In coming to its decision, the Court clarified several important points. 

First, s.73 will apply until all aspects of the arbitration have been resolved. It applies even though a “final” partial award has been issued and the relevant participation is in a subsequent phase of the arbitration. Otherwise, a party could carry on to the quantum phase and keep an objection “up their sleeves”. 

Second, the grounds for an objection should be broadly construed. In this case, the grounds were of bias and lack of disclosure arising from the ex parte communications. The Court did not consider that the separate emails amounted to individual grounds. As such, it did not follow that Radisson could only have discovered the grounds when all of the ex parte emails were disclosed.

Third, the question is not when a party has “cogent evidence” to bring a s.68 challenge, but when a party believes it has grounds for objecting. Where it believes it has such grounds, it is obliged to raise the objection promptly.

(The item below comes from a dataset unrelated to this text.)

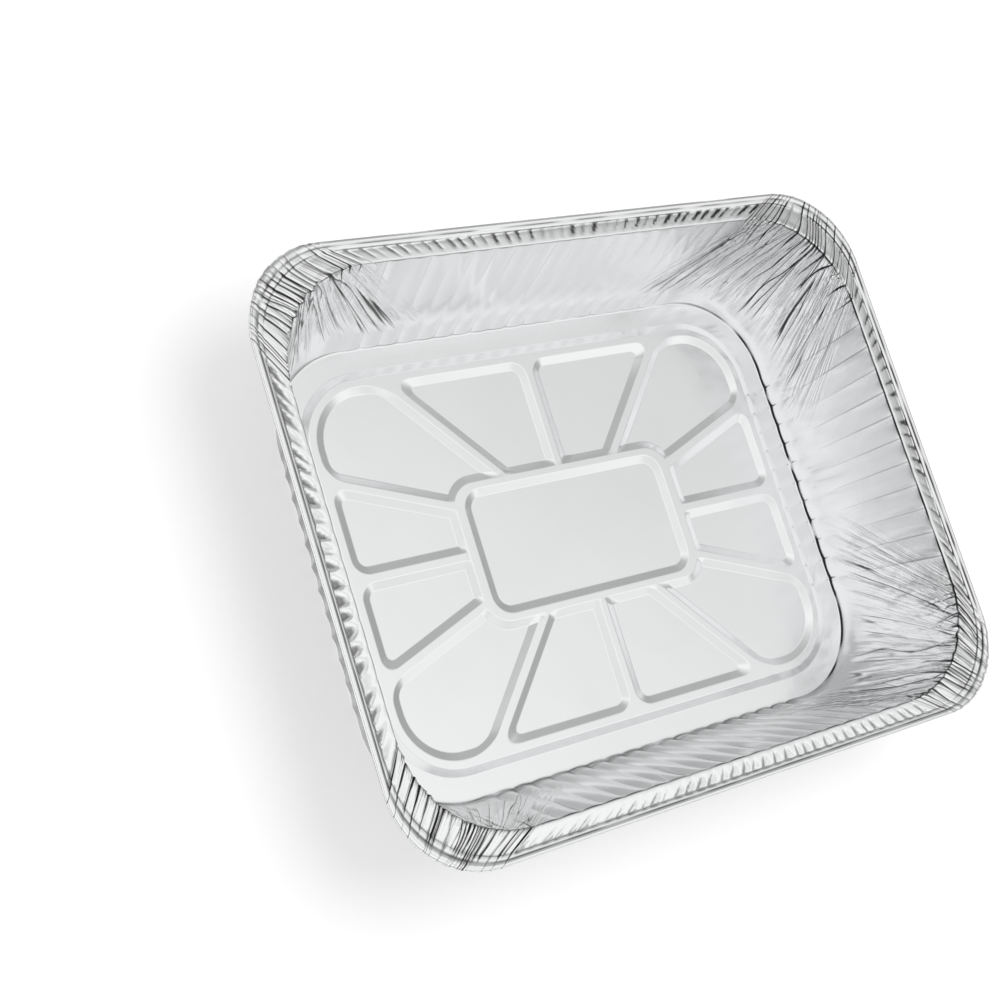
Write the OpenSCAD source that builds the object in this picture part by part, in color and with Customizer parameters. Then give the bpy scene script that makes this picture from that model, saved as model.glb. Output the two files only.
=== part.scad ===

In this case, waiting for 14 days from the latest date that it became aware of the grounds for challenge (13 January) to raise the objection did not meet the test.

Comment

The judgment highlights that the court will readily use s.73 to preclude parties from keeping an objection in reserve in order to derail proceedings at a later date. Where there is a suspicion of an irregularity in arbitral proceedings, it is necessary for the innocent party to investigate the event and pursue a challenge promptly, potentially even if its investigations are incomplete. The court will not accept delay, particularly where the delay appears to be a calculated step.

A party that becomes aware of an irregularity should keep clear and detailed records of their investigation into the potential ground of objection. They should also preserve documents in relation to the investigation. Failure to do so may go against the party in overcoming its burden to prove that it could not with reasonable diligence have discovered the grounds for the objection.